Figure 8: EOS results compared to the measured saturation pressure and with the DLE lab test.
Figure 9: Equivalent black-oil PVT used during the dynamic model test.

1. Fracture Table

Modeling unconventionals in tNavigator is very common, with multiple tools available to simplify the task. One of these tools is Fracture Tables, in which the hydraulic fracture basic data can be entered in a very intuitive table format, for a large number of wells at once. The fracture table is automatically synchronized with 3D view for an easy QC of data. Figure 10 shows a 3D view of the hydraulic fractures and its respective fracture table. The fracture table for this project has 115 rows.

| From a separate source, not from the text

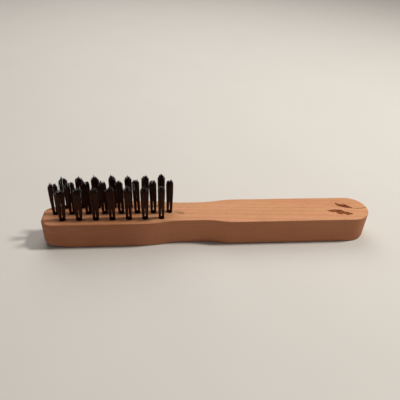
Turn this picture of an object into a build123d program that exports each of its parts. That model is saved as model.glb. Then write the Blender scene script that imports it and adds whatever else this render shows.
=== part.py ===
from build123d import *
import math
import os

# Hand wire brush: a sawn wooden board with a head, a waist and a grip, and staggered rows of
# steel wire tufts. Each tuft is a bunch of wires folded in half and driven into a blind hole
# by a short flat anchor, whose two ends bite into the wood and hold the fold down.
#
# Frame: the brush lies on its flat back with the wires up. The origin is the middle of the
# back face, +X runs towards the round end of the grip, and +Z is the way the wires point.

# Board
LENGTH = 290.0
BOARD_WIDTH = 33.5
THICKNESS = 25.0
WAIST_WIDTH = 26.5
WAIST_FROM = (-60.0, -25.0)  # X where the head starts to narrow, X where it is narrowest
WAIST_TO = (-9.0, 23.0)  # X where the waist starts to widen, X where the grip is full
HEAD_CORNER = 10.0
REAR_CUT = (28.0, 10.25)  # X and Y taken off the head's rear corner by a slanting cut
REAR_CUT_CORNERS = (6.0, 25.0)  # where the cut meets the head's end, where it meets the side
EDGE_EASE = 0.8

# Tuft pattern, seen from above
HEAD_MIDDLE_X = -85.0
TUFT_PITCH = 13.9
ROW_PITCH = 8.6
ROWS = {"front": (-ROW_PITCH, 7), "middle": (0.0, 8), "rear": (ROW_PITCH, 7)}

# Anchors and holes
HOLE_DIAMETER = 5.2
ANCHOR_THICKNESS = 1.2
ANCHOR_BITE = 0.45
ANCHOR_HEIGHT = 2.0
ANCHOR_DEPTH = 8.2
SEAT_GAP = 0.02

# Wires
WIRE = 0.5
WIRE_SPACING = 0.6
BRISTLE_HEIGHT = 33.5
UNEVENNESS = 3.2
TIP_OFFSET = 1.72
TIP_SPREAD_X = 1.9
TIP_SPREAD_Y = 1.5

HALF_LENGTH = LENGTH / 2
HALF_BOARD = BOARD_WIDTH / 2
HALF_WAIST = WAIST_WIDTH / 2
ANCHOR_TOP = THICKNESS - ANCHOR_DEPTH
ANCHOR_BOTTOM = ANCHOR_TOP - ANCHOR_HEIGHT
ANCHOR_LENGTH = HOLE_DIAMETER + 2 * ANCHOR_BITE

# A leg of the fold fills half of the round hole: columns of 4, 3 and 2 wires, closely packed,
# from the anchor outwards.
COLUMN_STEP = WIRE_SPACING * math.sqrt(3) / 2
LEG_COLUMNS = {-COLUMN_STEP: 4, 0.0: 3, COLUMN_STEP: 2}
WIRE_CORNER_RADIUS = WIRE / math.sqrt(3)
FOLD_OFFSET = ANCHOR_THICKNESS / 2 + SEAT_GAP + WIRE / 2 + COLUMN_STEP
FOLD_HEIGHT = ANCHOR_BOTTOM - SEAT_GAP - WIRE / 2 - COLUMN_STEP
HOLE_DEPTH = THICKNESS - (FOLD_HEIGHT - COLUMN_STEP - WIRE / 2 - 0.1)
GOLDEN_STEP = (math.sqrt(5) - 1) / 2


def tuft_places():
    """Name, X and Y of every tuft; the middle row stands half a pitch off its neighbours."""
    for row, (y, count) in ROWS.items():
        for n in range(count):
            x = HEAD_MIDDLE_X + (n - (count - 1) / 2) * TUFT_PITCH
            yield f"{row}_tuft_{n + 1}", x, y


def s_curve(start, end):
    """Two equal arcs that leave start and reach end along X."""
    middle = ((start[0] + end[0]) / 2, (start[1] + end[1]) / 2)
    first = TangentArc(start, middle, tangent=(1, 0))
    TangentArc(middle, end, tangent=first % 1)


def board_outline():
    """Half of the sawn plan outline, from the head's square end to the grip's round end."""
    corner = (-HALF_LENGTH, HALF_BOARD)
    head_end = (WAIST_FROM[0], HALF_BOARD)
    grip_start = (WAIST_TO[1], HALF_BOARD)
    round_start = (HALF_LENGTH - HALF_BOARD, HALF_BOARD)
    Line((-HALF_LENGTH, 0), corner)
    Line(corner, head_end)
    s_curve(head_end, (WAIST_FROM[1], HALF_WAIST))
    Line((WAIST_FROM[1], HALF_WAIST), (WAIST_TO[0], HALF_WAIST))
    s_curve((WAIST_TO[0], HALF_WAIST), grip_start)
    Line(grip_start, round_start)
    TangentArc(round_start, (HALF_LENGTH, 0), tangent=(1, 0))


def shape_head(plan):
    """Cuts the head's rear corner at a slant, then rounds the head's three corners."""
    cut_x, cut_y = REAR_CUT
    square = (-HALF_LENGTH, HALF_BOARD)
    on_side = (-HALF_LENGTH + cut_x, HALF_BOARD)
    on_end = (-HALF_LENGTH, HALF_BOARD - cut_y)
    with BuildSketch(mode=Mode.SUBTRACT):
        with BuildLine():
            Polyline(square, on_side, on_end, close=True)
        make_face()
    front = (-HALF_LENGTH, -HALF_BOARD)
    for place, radius in zip((front, on_end, on_side), (HEAD_CORNER, *REAR_CUT_CORNERS)):
        fillet(plan.vertices().sort_by_distance(place)[0], radius)


def make_anchor(x, y):
    """Short piece of flat steel, standing on edge across a hole with its ends in the wood."""
    with BuildPart() as anchor:
        with BuildSketch(Plane((x, y, ANCHOR_BOTTOM))):
            Rectangle(ANCHOR_THICKNESS, ANCHOR_LENGTH)
        extrude(amount=ANCHOR_HEIGHT)
    return anchor.part


def make_handle_block(anchors):
    """Board with eased edges, a blind hole for each tuft and a seat for each anchor."""
    with BuildPart() as block:
        with BuildSketch() as plan:
            with BuildLine():
                board_outline()
                mirror(about=Plane.XZ)
            make_face()
            shape_head(plan)
        extrude(amount=THICKNESS)
        flat_faces = block.faces().filter_by(Plane.XY)
        chamfer(flat_faces.edges(), EDGE_EASE)
        with Locations(*[(x, y, THICKNESS) for _, x, y in tuft_places()]):
            Hole(HOLE_DIAMETER / 2, depth=HOLE_DEPTH)
        add(anchors, mode=Mode.SUBTRACT)
    return block.part


def wire_places():
    """Offsets of a leg's wires from the leg's own middle, along X and Y."""
    for column, count in LEG_COLUMNS.items():
        for n in range(count):
            yield column, (n - (count - 1) / 2) * WIRE_SPACING


def tip_height(serial):
    """Height of a wire's cut end; no two neighbours are cut alike."""
    return THICKNESS + BRISTLE_HEIGHT - UNEVENNESS * (serial * GOLDEN_STEP % 1)


def wire_route(x, y, across, along, serial):
    """Corner points of one folded wire: tip, down to the fold, under the anchor, up to a tip."""
    tip_x = TIP_OFFSET + across * TIP_SPREAD_X
    tip_y = y + along * TIP_SPREAD_Y
    fold_x = FOLD_OFFSET + across
    fold_z = FOLD_HEIGHT - across
    return [
        (x - tip_x, tip_y, tip_height(serial)),
        (x - fold_x, y + along, fold_z),
        (x + fold_x, y + along, fold_z),
        (x + tip_x, tip_y, tip_height(serial + 3)),
    ]


def make_tuft(x, y, serial):
    """Folded wires as separate solids; a wire is drawn with six flats."""
    with BuildPart() as tuft:
        for wire, (across, along) in enumerate(wire_places()):
            with BuildLine() as route:
                Polyline(*wire_route(x, y, across, along, serial + wire))
            with BuildSketch(Plane(route.line @ 0, x_dir=(0, 1, 0), z_dir=route.line % 0)):
                RegularPolygon(WIRE_CORNER_RADIUS, 6)
            sweep(path=route.line, transition=Transition.RIGHT)
    return tuft.part


def write(part, label):
    part.label = label
    export_step(part, f"parts/{label}.step")


def main():
    os.makedirs("parts", exist_ok=True)
    anchors = []
    for serial, (name, x, y) in enumerate(tuft_places()):
        anchors.append(make_anchor(x, y))
        write(anchors[-1], name.replace("tuft", "anchor"))
        write(make_tuft(x, y, serial * 7), name)
    write(make_handle_block(anchors), "handle_block")


main()
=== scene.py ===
import math
import random

import bmesh
import bpy
from mathutils import Matrix, Vector, geometry, kdtree, noise


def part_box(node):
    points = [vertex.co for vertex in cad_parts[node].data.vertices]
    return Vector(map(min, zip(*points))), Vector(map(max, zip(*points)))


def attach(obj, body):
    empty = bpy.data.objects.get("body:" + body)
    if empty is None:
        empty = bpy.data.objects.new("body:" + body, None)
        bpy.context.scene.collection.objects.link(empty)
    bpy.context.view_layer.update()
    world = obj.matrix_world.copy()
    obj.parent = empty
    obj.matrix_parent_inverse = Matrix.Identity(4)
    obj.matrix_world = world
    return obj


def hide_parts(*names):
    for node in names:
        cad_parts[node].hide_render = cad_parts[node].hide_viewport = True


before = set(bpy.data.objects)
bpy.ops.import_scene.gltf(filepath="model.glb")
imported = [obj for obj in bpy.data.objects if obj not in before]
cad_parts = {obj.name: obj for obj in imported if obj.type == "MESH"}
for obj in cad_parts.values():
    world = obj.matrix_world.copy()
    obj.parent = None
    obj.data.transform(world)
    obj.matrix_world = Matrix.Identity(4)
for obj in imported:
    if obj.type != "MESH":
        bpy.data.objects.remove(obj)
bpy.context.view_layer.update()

# A hand wire brush, dressed for a render: a raw hardwood board with a torn, split grip end, and
# bunches of thin dark steel wires, each folded under its anchor. All lengths are in metres, in
# the frame's own axes: +X towards the grip's round end, +Z the way the wires point.

MM = 0.001

# ---------------------------------------------------------------- the board, as the CAD has it

BOARD_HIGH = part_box("handle_block")[1]
HALF_LENGTH = BOARD_HIGH.x
HALF_BOARD = BOARD_HIGH.y
THICKNESS = BOARD_HIGH.z
HALF_WAIST = 13.25 * MM
WAIST_FROM = (-60 * MM, -25 * MM)  # X where the head starts to narrow, X where it is narrowest
WAIST_TO = (-9 * MM, 23 * MM)  # X where the waist starts to widen, X where the grip is full
HEAD_CORNER = 10 * MM
REAR_CUT = (28 * MM, 10.25 * MM)  # X and Y taken off the head's rear corner by a slanting cut
REAR_CUT_CORNERS = (6 * MM, 25 * MM)  # where the cut meets the head's end, and the side

# ---------------------------------------------------------------- finish of the board

TOP_ROUND = 0.75 * MM
BOTTOM_ROUND = 1.6 * MM
ROUND_VARIES = 0.25 * MM
ROUND_VARIES_OVER = 20 * MM  # rough length of one swell of that unevenness
WORN_TOE = Vector((-143 * MM, -14 * MM))  # the underside is worn rounder at this corner
WORN_TOE_SIZE = 22 * MM
WORN_TOE_ROUND = 3.6 * MM
WORN_END_SIZE = 7 * MM  # the top edge is worn rounder this far from the head's end
WORN_END_ROUND = 1.5 * MM
SURFACE_WAVE = 0.05 * MM
WAVE_LENGTH = 60 * MM
WAVE_WIDTH = 12 * MM
EDGE_SHIFT = 0.3  # share of the side's inward shift that is left where it meets the top

# Steps of the board's mesh
OUTLINE_STEP = 1.3 * MM
SPLIT_ARC = (-6, 14)  # degrees of the round end where the split runs over it, in fine steps
GRID_STEP = 1.15 * MM
BOTTOM_GRID_STEP = 4 * MM
GRID_ROW = 0.87  # of a grid step between rows of points, which makes near equal triangles
GRID_FROM_EDGE = 0.4 * MM
GRID_FROM_HOLE = 0.35  # of a grid step
FINE_STEP = 0.24 * MM  # used round the tears
FINE_MARGIN = 0.7 * MM
FINE_FROM_X = 103 * MM
FINE_TO_Y = 11 * MM  # on both sides of the middle
EDGE_STEPS = 5
SIDE_STEPS = 6
WELD = 0.002 * MM
SHARP_ANGLE = 50  # degrees between faces that meet at a sharp edge

HOLE_RADIUS = 2.6 * MM
HOLE_DEPTH = 11.86 * MM
HOLE_POINTS = 36
HOLE_RIM_ROUND = 0.22 * MM
HOLE_RIM_STEPS = 3
HOLE_RAGGED = 0.07 * MM
RAGGED_FINENESS = 2.5  # higher gives more and smaller bumps round a rim
RAGGED_STEP = 3.7  # keeps one rim's bumps unlike the next one's
HOLE_WALL_RINGS = (0.3, 0.65, 1.0)  # shares of the hole's depth
DRILL_POINT = 0.4 * MM
DRILL_SHADE = 0.25 * MM  # depth over which painted shade darkens the wood inside a hole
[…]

Figure 10: 3D view of the hydraulic fractures and its respective fracture table.

3. Performance

Hardware is constantly moving towards faster and more efficient processors. Traditional CPUs are being surpassed by newer GPU technology. tNavigator has adapted to new technologies and is built to leverage the maximum computing power available – for both static & dynamic workflows. This often results in quicker model run-times and cost savings to our users.

The Sunset A dynamic model was tested with two GPU system vintages: 2018 versus 2021. Figure 11 shows the runtime results. It can be noticed the important runtime decrease and cost decrease of using up-to-date GPU technology for reservoir simulations. Further improvements could be achieved by numerical tuning and quality check of physical inputs.